Cette interrogation révèle aussitôt l'ambiguïté de cette dernière définition. Amour et haine, souffrance et mort, ambition et quête de sens, sont médités et mis en récit à travers le monde selon des modalités si diverses et pourtant si semblables.
Jésus a sans cesse utilisé des récits de son environnement pour dire la Bonne Nouvelle et la rendre perceptible à ses auditeurs. La discussion des thématiques actuelles telles qu'elles nous sont visibles dans le cinéma permet au chrétien d'aujourd'hui de rendre compte de sa foi dans le monde dans lequel il vit. Le film comme événement d'une double projection, celle de la vision du réalisateur sur l'écran et celle du spectateur qui le reçoit, s'inscrit dans un tissage intersubjectif qui mérite l'intérêt tout particulier du questionnement spirituel et théologique.
Quelle fonction le cinéma remplit-il auprès du public ? On peut lui attribuer une fonction haute et une autre plus triviale.
Commençons par la dernière. Le cinéma divertit. C'est ce rôle qu'il joue pour distraire qui est à la base du discrédit que certains voudraient jeter sur le 7e art. Panem et circenses, disaient les Romains et de nombreux courant rigoristes, pas seulement religieux, ont condamné le cinéma. Georges Duhamel (1884-1966) écrit dans Scènes de la vie future en 1930 :
« C'est un divertissement d'ilotes, un passe-temps d'illettrés, de créatures misérables, ahuries par leur besogne et leurs soucis. C'est, savamment empoisonnée, la nourriture d'une multitude que les Puissances de Moloch ont jugée, condamnée et qu'elles achèvent d'avilir.
Un spectacle qui ne demande aucun effort, qui ne suppose aucune suite dans les idées, ne soulève aucune question, n'aborde sérieusement aucun problème, n'allume aucune passion, n'éveille au fond des cœurs aucune lumière, n'excite aucune espérance, sinon celle, ridicule, d'être un jour « star » à Los Angeles. »
Le dynamisme même du cinéma nous arrache les images sur lesquelles notre songerie aimerait s'arrêter. Les plaisirs sont offerts au public sans qu'il ait besoin d'y participer autrement que par une molle et vague adhésion. Ces plaisirs se succèdent avec une rapidité fébrile, si fébrile même que le public n'a presque jamais le temps de comprendre ce qu'on lui glisse sous le nez. Tout est disposé pour que l'homme n'ait pas lieu de s'ennuyer, surtout ! Pas lieu de faire acte d'intelligence, pas lieu de discuter, de réagir, de participer d'une manière quelconque. Et cette machine terrible, compliquée d'éblouissements, de luxe, de musique, de voix humaines, cette machine d'abêtissement et de dissolution compte aujourd'hui parmi les plus étonnantes forces du monde. J'affirme qu'un peuple soumis pendant un demi-siècle au régime actuel des cinémas américains s'achemine vers la pire décadence. »
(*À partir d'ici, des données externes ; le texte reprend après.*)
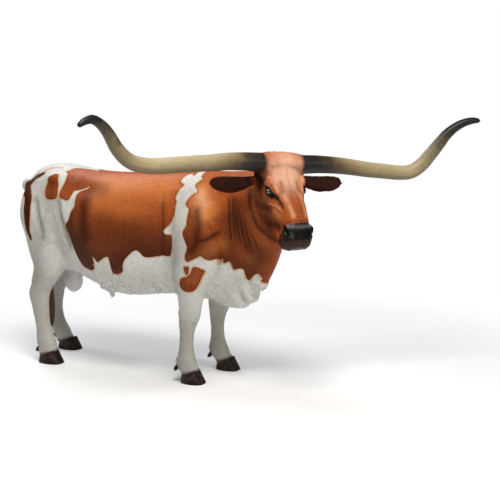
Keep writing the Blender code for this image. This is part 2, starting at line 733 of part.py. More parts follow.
def build():
    for old in list(bpy.data.objects):
        bpy.data.objects.remove(old)

    # the body in one skin, and the head in a finer one with the neck behind it
    shells = [trunk_shell(), neck_shell(), head_shell()]
    shells += [ball_shell(*egg) for egg in (brisket, sheath, sheath_tip, scrotum, scrotum_neck)]
    shells += [leg_shell(*leg) for leg in legs.values()]
    for swelling in (hip_bone, pin_bone, elbow):
        shells += both_sides(swelling)
    body = moulded("body", shells, body_voxel, body_smoothing, body_triangles)
    shells = [neck_shell(), head_shell(), horn_stub(-1), horn_stub(1), ball_shell(*poll_swelling, face_point)]
    for swelling in (brow, horn_root, cheek, nostril_rim):
        shells += both_sides(swelling, face_point)
    front = moulded("front", shells, head_voxel, head_smoothing, head_triangles)

    nodes = {"head": build_head(front), "tail": mesh_object("tail", [tail_shell()])}
    for side, word in ((-1, "right"), (1, "left")):
        nodes["ear_" + word] = mesh_object("ear_" + word, [ear_shell(side)])
        nodes["eye_" + word] = eye_ball("eye_" + word, side, eye_radius)
        nodes["horn_" + word] = build_horn("horn_" + word, side)

    # each cut leaves a gap between the two pieces it parts
    tail_bed = as_cutter(mesh_object("tail_bed", [tail_shell(socket_play)]))
    rest = cut(body, [head_block(gap), tail_bed], "DIFFERENCE", "rest")
    nodes["neck"] = cut(rest, [front_block(0.0)], "INTERSECT", "neck")
    whole = cut(rest, [front_block(gap)], "DIFFERENCE", "whole")
    for leg in legs:
        nodes.update(build_leg(leg, whole))
    nodes["scrotum"] = cut(whole, [scrotum_block(0.0)], "INTERSECT", "scrotum")
    trims = [leg_block(leg, gap) for leg in legs] + [scrotum_block(gap)]
    nodes["trunk"] = cut(whole, trims, "DIFFERENCE", "trunk")
    for spare in (body, front, rest, whole):
        bpy.data.objects.remove(spare)

    for name, made in nodes.items():
        made.name = name
        kind = "claw" if "claw" in name else name.split("_")[0]
        finish(largest_body(made), slots.get(kind, "coat_white"))
    move_to_middle(list(nodes.values()))


build()
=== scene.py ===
# A life-size longhorn statue, cast in resin and painted, in a plain pale studio.
# Lengths are in metres, in the tables of shape and paint in millimetres. The body has a frame of its own:
# +x from rump to brisket, +y to the animal's left, the floor at z 0 and the backbone over y 0. Every piece
# is worked out there and then moved home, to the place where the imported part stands.
import functools
import math

import bpy
import numpy as np
from mathutils import Matrix, Vector


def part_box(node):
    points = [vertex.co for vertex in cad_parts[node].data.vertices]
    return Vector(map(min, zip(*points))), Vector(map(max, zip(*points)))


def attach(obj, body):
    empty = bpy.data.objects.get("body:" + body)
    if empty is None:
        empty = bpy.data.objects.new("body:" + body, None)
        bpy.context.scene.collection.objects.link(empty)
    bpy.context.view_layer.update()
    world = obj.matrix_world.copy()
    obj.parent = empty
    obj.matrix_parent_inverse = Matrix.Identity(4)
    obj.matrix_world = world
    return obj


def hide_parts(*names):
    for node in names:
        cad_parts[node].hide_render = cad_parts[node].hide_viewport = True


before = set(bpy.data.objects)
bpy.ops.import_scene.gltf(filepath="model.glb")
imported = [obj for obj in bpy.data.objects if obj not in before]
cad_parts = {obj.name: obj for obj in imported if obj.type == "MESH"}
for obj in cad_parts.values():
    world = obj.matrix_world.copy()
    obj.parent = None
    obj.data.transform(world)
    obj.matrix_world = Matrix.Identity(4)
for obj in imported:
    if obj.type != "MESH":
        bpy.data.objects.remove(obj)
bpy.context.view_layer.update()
print("frame loaded")

headPlace = {"at": (1.262, -0.130, 1.517), "turn": -39.0, "faceTurn": -35.5, "faceSlope": 24.4}
eye = {"at": (0.1275, 0.1880, -0.0160), "radius": 0.0225}


# a point from the head's frame (left, forward, up): turned about the upright axis, then put in its place
def headPoints(left, forward, up, turn=headPlace["turn"]):
    a = math.radians(turn)
    left, forward, up = np.broadcast_arrays(left, forward, up)
    flat = [forward * math.cos(a) - left * math.sin(a), forward * math.sin(a) + left * math.cos(a), up]
    return np.stack(flat, axis=-1) + headPlace["at"]


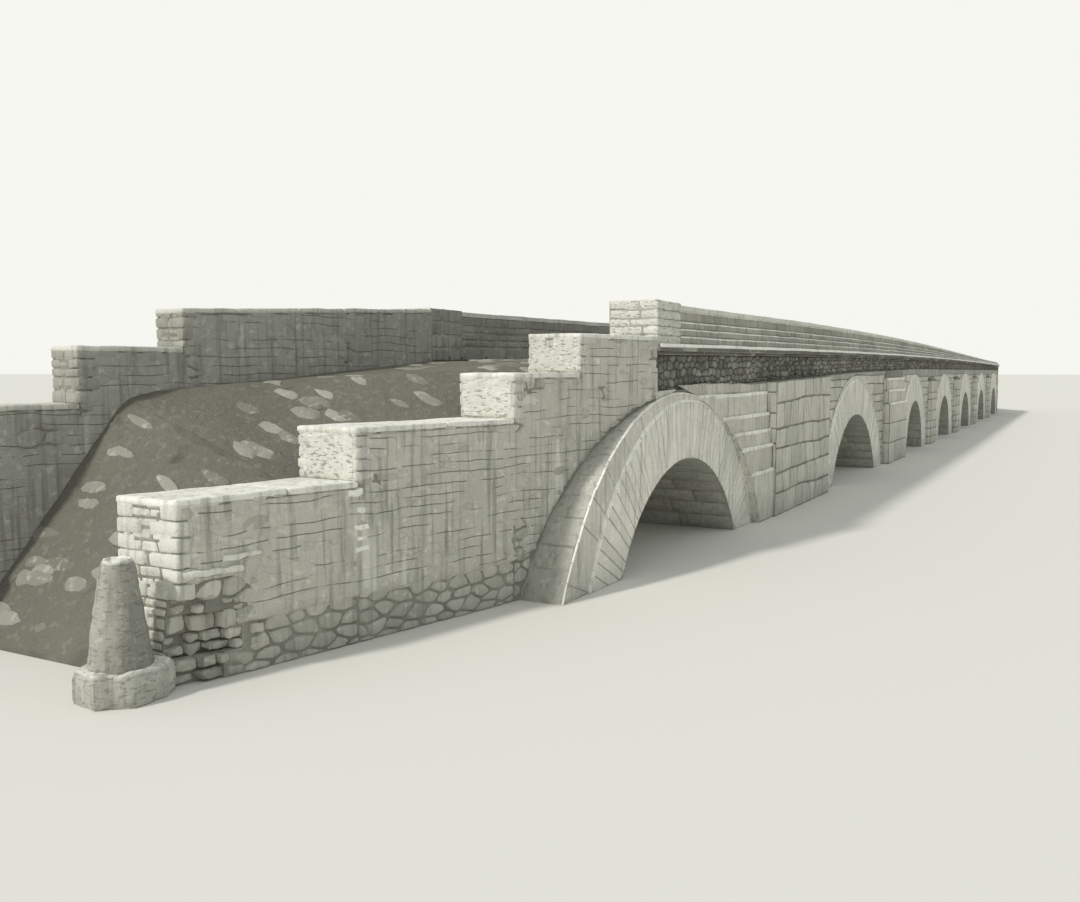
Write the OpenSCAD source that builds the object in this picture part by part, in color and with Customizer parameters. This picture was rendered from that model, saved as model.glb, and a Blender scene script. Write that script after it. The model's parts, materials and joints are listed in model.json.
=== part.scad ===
// Stone arch bridge with seven arches, a scale model at half size.
// Millimetres. +X runs along the bridge from the near end to the far end, -Y is its right side
// and +Z is up. The masonry stands on z = 0, and the origin is the foot of the third pier.
// Stations are measured along X from the near end of the parapets.

/* [Arches] */
// Span of the first arch
span_1 = 2285; // [2100:5:2400]
// Rise of the first arch
rise_1 = 685; // [620:5:700]
// Span of the second arch
span_2 = 2550; // [2300:5:2650]
// Rise of the second arch
rise_2 = 780; // [700:5:820]
// Span of each of the five smaller arches
span_small = 1650; // [1500:5:1700]
// Depth of the arch stones, from the inner curve to the outer one
ring_depth = 425; // [380:5:430]
// Height of the backing course over the crown of the first arch
band_crown = 64; // [50:1:70]
// Width of that backing course at its near foot
band_foot = 350; // [250:5:400]
// Width of it at its other foot
band_heel = 50; // [30:5:80]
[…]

Remarquons que Duhamel parle essentiellement du cinéma américain.
Côté haut, comme tous les biens culturels, le cinéma participe de la formation intellectuelle et psychologique du spectateur. Pour Paul Ricoeur, la fiction a une fonction heuristique. Il est vrai qu’il parle surtout de littérature. Mais on peut aisément étendre au cinéma ce propos.
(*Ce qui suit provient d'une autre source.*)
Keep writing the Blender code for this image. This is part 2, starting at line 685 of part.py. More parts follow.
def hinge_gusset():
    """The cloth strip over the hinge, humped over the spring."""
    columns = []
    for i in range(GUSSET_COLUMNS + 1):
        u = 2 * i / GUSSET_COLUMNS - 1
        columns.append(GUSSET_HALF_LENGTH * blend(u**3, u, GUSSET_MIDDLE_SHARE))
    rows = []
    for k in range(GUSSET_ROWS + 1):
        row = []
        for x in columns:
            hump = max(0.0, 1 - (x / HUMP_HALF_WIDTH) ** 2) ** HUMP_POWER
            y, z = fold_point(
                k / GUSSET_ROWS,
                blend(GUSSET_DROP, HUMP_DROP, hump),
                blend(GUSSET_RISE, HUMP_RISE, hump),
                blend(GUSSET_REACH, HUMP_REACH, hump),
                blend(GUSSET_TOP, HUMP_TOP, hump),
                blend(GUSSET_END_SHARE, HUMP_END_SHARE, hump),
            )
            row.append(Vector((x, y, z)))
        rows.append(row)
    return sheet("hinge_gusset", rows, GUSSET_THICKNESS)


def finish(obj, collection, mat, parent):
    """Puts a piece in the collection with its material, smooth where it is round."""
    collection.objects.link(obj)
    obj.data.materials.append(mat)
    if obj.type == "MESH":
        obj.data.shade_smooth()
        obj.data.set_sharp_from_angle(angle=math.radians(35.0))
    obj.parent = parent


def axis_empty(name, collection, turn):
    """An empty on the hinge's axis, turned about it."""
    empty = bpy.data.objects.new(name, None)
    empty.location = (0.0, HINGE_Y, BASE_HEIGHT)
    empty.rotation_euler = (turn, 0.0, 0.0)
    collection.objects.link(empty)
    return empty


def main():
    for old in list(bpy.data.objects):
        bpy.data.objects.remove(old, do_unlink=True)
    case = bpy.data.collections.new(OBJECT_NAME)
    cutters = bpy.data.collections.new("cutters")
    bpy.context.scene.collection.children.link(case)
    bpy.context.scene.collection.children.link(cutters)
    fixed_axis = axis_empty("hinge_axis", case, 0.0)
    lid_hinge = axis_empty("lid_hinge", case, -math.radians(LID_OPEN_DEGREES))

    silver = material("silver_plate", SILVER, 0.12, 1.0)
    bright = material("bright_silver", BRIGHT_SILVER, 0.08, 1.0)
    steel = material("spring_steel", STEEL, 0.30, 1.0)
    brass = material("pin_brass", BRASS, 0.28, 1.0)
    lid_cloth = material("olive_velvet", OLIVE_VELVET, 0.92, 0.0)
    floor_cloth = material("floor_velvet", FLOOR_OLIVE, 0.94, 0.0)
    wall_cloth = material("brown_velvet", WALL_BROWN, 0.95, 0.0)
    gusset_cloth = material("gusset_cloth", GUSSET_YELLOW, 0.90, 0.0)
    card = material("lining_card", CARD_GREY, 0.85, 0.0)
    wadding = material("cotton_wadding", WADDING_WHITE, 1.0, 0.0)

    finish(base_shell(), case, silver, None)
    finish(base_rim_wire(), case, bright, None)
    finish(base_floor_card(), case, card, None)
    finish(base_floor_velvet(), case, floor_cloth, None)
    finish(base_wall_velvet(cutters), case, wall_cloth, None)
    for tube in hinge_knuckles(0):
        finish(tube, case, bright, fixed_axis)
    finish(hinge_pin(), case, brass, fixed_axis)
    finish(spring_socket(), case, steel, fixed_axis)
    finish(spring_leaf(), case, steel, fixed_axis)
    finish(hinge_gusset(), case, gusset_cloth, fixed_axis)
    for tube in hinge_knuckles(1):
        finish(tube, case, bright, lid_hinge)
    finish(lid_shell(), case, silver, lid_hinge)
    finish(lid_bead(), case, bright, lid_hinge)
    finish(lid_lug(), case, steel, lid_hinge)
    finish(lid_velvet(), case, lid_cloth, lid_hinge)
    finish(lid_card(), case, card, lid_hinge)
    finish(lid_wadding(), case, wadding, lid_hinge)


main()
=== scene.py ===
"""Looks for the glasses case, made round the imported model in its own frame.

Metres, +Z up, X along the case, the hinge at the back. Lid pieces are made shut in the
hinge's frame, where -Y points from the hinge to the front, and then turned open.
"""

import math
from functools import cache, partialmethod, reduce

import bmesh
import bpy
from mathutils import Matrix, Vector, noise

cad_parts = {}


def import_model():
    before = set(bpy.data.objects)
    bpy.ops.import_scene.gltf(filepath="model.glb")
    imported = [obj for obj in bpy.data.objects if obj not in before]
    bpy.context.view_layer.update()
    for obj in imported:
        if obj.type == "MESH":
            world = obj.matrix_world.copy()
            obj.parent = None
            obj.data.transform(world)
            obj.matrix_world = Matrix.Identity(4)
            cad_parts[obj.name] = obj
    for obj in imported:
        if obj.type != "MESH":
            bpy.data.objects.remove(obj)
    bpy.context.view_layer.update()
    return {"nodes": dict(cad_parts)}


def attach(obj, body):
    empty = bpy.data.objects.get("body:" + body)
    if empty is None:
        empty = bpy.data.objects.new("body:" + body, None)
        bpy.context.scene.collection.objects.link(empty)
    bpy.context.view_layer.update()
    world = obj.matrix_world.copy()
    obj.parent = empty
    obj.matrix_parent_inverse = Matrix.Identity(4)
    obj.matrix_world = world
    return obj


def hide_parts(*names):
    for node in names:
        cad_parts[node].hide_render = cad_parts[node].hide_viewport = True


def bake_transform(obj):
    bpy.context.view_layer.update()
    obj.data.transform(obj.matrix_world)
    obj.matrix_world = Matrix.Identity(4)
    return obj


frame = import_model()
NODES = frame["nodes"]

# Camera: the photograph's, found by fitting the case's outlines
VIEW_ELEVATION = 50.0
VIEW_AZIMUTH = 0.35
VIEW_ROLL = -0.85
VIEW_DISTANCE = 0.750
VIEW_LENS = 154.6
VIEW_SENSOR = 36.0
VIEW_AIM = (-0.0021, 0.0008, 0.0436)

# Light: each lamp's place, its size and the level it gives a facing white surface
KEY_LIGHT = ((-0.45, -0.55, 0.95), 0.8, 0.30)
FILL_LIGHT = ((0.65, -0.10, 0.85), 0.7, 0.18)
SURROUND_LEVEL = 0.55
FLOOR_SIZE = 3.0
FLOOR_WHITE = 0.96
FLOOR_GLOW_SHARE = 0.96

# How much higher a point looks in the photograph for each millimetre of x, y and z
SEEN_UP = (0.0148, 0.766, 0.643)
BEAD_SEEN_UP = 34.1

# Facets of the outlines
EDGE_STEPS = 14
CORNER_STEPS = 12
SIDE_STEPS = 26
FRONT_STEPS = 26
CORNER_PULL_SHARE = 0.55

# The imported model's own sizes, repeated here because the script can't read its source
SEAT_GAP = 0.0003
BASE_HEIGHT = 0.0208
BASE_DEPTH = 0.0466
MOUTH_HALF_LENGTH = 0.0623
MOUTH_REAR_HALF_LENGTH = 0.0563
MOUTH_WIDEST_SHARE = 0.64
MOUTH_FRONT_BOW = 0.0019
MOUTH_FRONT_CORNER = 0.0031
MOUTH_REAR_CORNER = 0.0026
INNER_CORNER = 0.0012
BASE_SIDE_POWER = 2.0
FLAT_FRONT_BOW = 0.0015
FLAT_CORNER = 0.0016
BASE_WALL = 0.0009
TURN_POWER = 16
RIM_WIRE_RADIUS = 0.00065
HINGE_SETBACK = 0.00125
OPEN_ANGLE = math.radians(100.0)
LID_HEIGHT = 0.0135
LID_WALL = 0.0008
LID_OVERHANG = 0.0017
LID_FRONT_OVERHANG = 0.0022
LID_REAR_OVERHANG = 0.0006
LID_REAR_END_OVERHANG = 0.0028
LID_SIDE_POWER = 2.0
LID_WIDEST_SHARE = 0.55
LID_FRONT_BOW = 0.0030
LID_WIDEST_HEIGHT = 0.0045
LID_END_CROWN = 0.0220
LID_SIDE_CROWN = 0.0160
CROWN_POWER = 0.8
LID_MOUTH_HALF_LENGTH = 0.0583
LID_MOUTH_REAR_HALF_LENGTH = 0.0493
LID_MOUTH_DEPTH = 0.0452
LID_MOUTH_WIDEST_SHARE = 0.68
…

Il explique que la mise en intrigue joue un rôle médiateur entre l'expérience pratique qui la précède et celle qui lui succède. Ainsi s’élabore un réseau conceptuel donnant sens à l'action, ce réseau étant formé par l’ensemble des récits antérieurs qui sont d’ailleurs toujours marqué éthiquement et culturellement.
Dans cette logique, les fictions augmentent notre compétence narrative, l’instrument par excellence de l’humain pour se retrouver dans les aléas de son histoire et d’y inscrire des actions qui font sens.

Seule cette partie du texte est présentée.